*Records to process*.
>>>

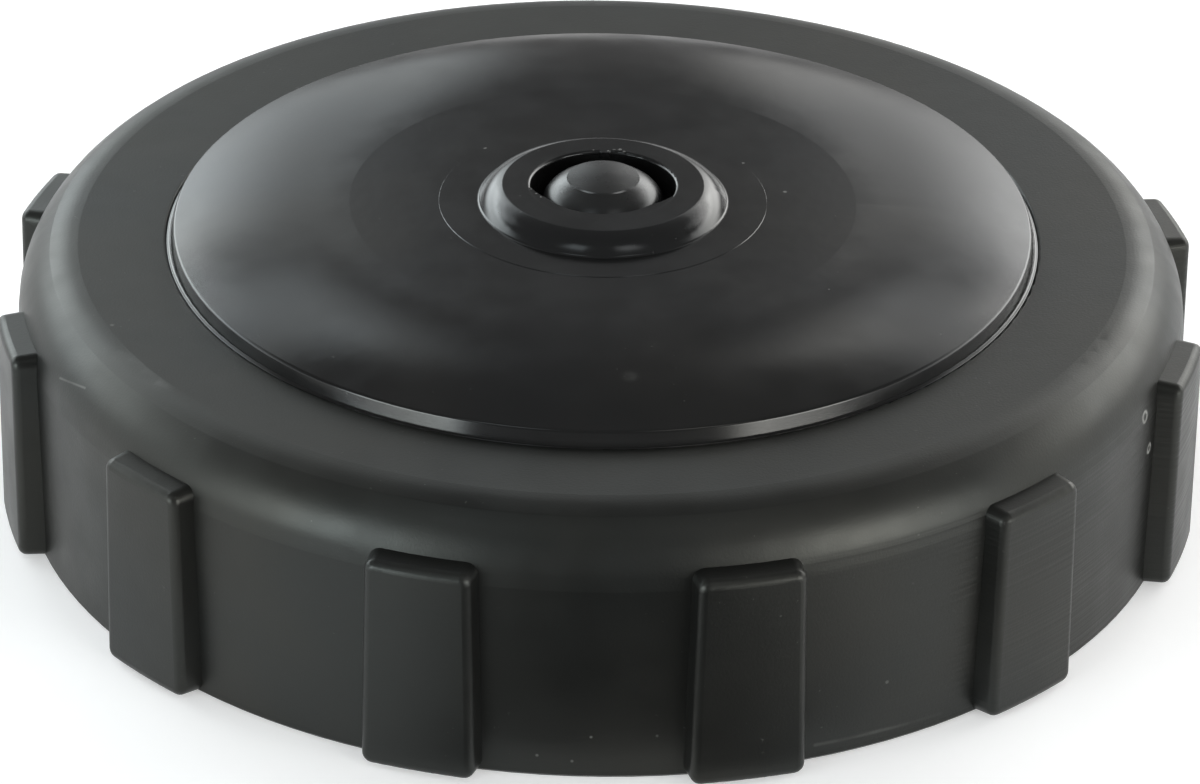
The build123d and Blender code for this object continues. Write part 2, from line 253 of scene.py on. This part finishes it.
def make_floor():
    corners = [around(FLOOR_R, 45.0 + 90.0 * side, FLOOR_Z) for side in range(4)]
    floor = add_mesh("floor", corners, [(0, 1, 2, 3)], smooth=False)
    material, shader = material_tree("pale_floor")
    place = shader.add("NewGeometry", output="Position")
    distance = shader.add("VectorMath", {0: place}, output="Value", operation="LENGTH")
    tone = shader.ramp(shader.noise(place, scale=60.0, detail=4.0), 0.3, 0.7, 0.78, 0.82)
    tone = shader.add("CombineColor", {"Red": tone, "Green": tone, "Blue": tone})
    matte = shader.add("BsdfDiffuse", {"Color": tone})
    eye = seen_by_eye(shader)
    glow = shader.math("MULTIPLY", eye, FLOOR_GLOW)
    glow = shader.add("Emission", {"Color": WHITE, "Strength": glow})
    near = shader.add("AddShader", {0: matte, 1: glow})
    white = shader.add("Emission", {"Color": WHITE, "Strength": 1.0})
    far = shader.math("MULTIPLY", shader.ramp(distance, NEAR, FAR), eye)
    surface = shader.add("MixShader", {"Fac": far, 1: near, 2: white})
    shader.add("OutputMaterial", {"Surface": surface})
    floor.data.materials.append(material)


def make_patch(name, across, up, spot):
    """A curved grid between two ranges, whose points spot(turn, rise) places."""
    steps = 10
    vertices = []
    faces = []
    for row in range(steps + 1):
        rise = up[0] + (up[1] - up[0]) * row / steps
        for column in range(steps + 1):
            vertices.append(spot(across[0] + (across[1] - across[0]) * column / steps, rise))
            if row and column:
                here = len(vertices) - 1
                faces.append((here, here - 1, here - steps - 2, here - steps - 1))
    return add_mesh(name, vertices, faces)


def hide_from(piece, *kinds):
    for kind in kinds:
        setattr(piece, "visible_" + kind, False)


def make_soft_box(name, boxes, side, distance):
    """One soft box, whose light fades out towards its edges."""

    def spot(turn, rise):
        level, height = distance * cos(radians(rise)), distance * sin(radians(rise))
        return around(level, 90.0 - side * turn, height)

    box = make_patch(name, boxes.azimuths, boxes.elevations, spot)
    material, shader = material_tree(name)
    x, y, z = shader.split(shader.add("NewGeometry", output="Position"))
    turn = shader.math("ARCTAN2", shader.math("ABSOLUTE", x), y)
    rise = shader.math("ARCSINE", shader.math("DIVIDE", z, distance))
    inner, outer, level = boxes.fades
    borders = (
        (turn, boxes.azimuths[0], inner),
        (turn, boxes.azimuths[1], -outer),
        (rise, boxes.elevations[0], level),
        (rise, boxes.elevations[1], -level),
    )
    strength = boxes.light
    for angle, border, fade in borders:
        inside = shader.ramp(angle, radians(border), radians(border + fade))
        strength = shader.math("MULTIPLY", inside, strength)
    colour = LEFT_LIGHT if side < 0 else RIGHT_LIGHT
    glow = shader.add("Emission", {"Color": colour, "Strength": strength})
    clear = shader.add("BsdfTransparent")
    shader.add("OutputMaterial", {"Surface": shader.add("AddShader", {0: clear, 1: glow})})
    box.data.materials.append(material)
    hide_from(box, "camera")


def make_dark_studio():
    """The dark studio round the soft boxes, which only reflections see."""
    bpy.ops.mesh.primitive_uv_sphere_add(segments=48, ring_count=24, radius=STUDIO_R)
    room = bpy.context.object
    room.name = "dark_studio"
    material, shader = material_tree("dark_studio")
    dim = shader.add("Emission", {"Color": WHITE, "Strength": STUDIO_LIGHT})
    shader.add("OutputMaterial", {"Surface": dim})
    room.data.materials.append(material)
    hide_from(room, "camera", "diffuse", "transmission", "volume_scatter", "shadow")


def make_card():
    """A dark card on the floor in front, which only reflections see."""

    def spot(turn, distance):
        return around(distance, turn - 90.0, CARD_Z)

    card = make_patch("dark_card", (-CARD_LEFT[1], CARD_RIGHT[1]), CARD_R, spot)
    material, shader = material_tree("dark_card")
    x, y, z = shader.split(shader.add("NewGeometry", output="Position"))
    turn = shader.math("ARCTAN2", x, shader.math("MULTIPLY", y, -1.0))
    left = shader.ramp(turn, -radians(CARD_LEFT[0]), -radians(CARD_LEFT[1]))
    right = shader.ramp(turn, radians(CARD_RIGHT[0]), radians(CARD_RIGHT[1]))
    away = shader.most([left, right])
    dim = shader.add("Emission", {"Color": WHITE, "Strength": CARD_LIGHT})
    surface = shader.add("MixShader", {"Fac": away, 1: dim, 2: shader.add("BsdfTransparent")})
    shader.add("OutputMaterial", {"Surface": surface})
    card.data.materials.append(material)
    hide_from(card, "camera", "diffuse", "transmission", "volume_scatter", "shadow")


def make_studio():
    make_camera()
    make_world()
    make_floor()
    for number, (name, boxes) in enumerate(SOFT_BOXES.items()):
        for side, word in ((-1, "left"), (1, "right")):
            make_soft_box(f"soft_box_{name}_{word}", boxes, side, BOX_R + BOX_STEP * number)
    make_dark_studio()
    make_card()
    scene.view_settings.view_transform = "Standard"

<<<
>>>

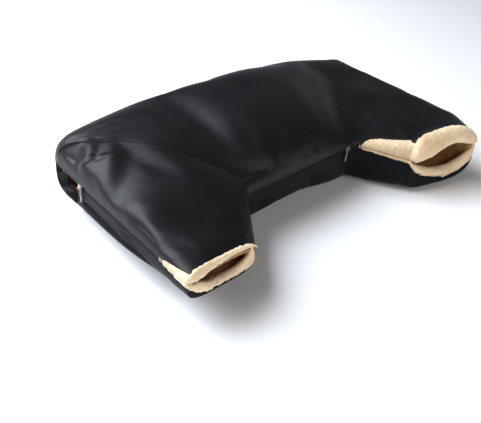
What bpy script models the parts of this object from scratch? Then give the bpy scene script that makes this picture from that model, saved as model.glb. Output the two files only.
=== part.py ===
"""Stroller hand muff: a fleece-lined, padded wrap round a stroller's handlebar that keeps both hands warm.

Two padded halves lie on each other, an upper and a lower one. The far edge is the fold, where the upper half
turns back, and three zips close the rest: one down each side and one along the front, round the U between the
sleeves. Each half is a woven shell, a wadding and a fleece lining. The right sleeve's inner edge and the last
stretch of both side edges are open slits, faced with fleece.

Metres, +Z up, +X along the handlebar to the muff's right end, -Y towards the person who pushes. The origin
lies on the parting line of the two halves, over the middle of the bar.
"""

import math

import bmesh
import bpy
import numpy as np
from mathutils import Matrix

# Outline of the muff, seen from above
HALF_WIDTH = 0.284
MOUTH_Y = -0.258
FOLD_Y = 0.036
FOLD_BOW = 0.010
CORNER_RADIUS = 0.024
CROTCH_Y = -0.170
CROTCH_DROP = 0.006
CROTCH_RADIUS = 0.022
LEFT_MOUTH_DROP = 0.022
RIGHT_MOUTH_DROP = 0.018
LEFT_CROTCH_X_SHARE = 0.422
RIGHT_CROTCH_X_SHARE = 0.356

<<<
>>>

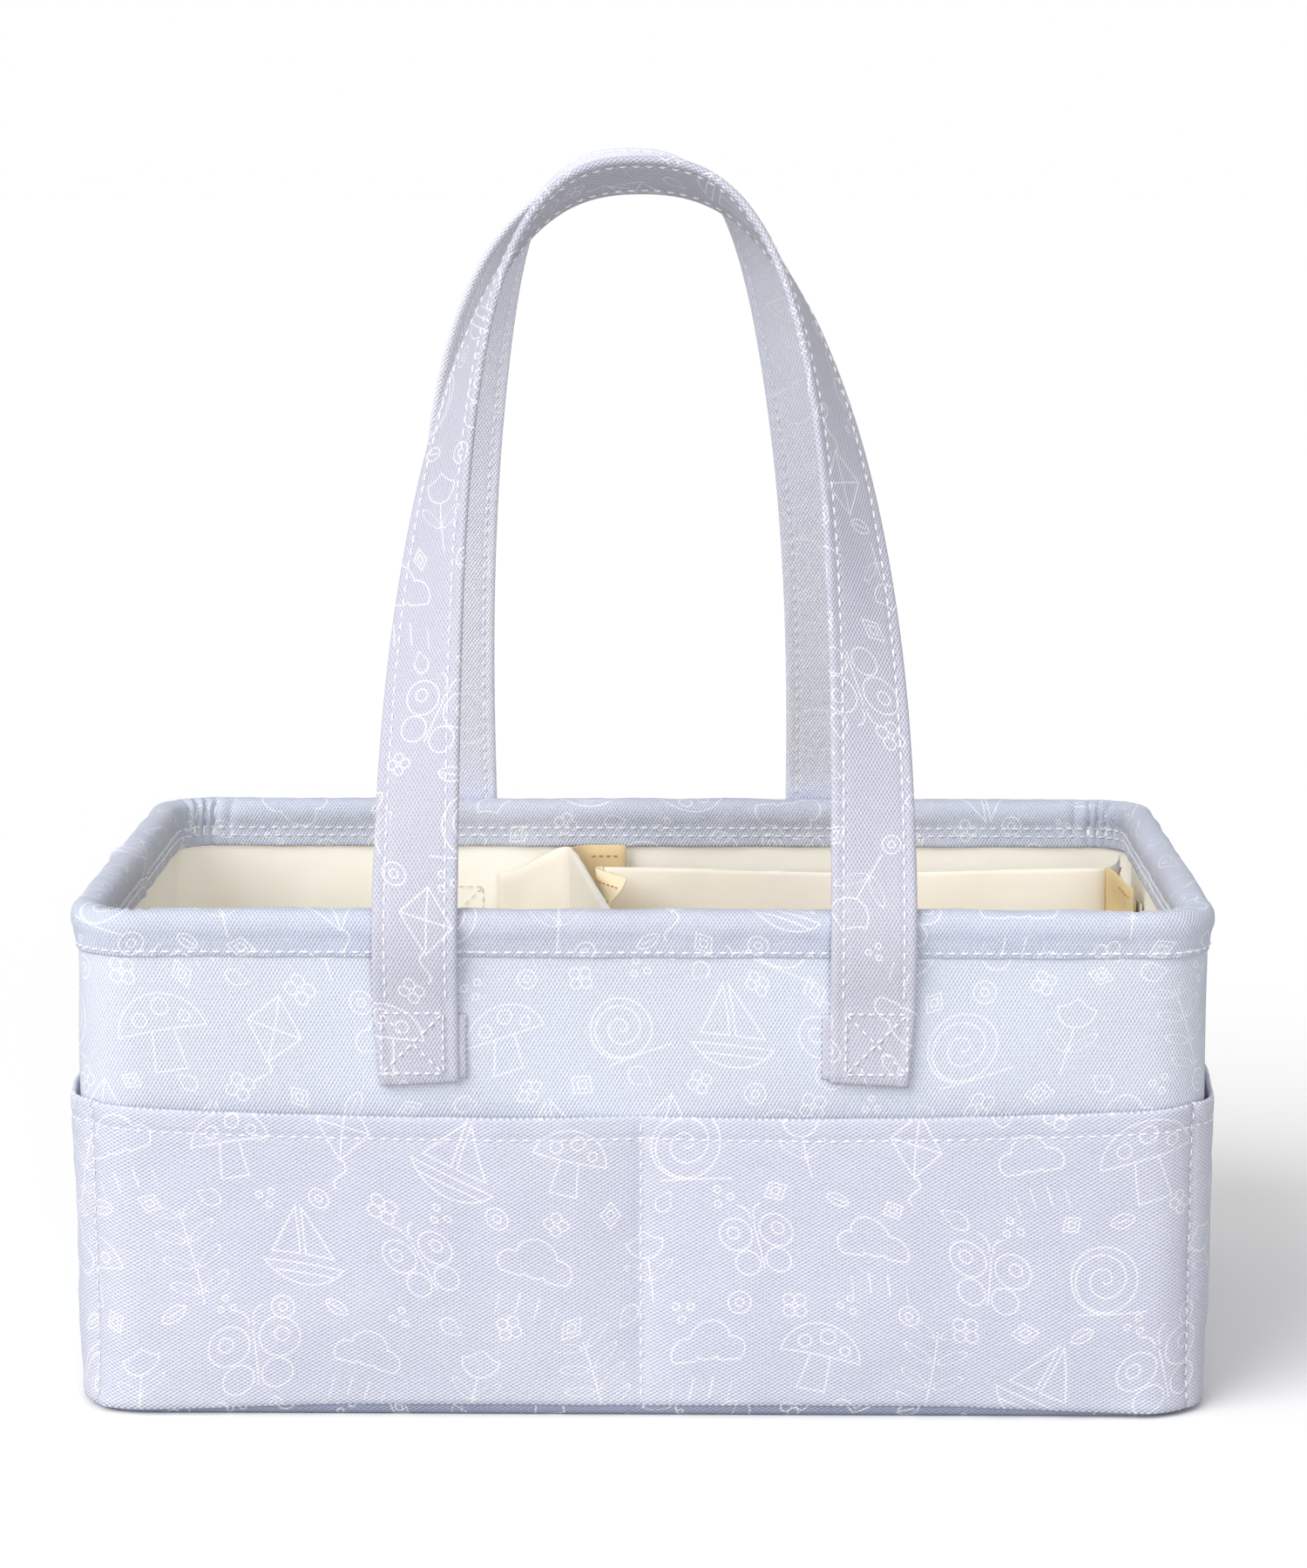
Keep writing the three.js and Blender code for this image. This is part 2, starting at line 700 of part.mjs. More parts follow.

<<<

*Exercise brief*. Find each line in the records holding the string "that" and show it.

*Result*.
What bpy script models the parts of this object from scratch? Then give the bpy scene script that makes this picture from that model, saved as model.glb. Output the two files only.
"""Stroller hand muff: a fleece-lined, padded wrap round a stroller's handlebar that keeps both hands warm.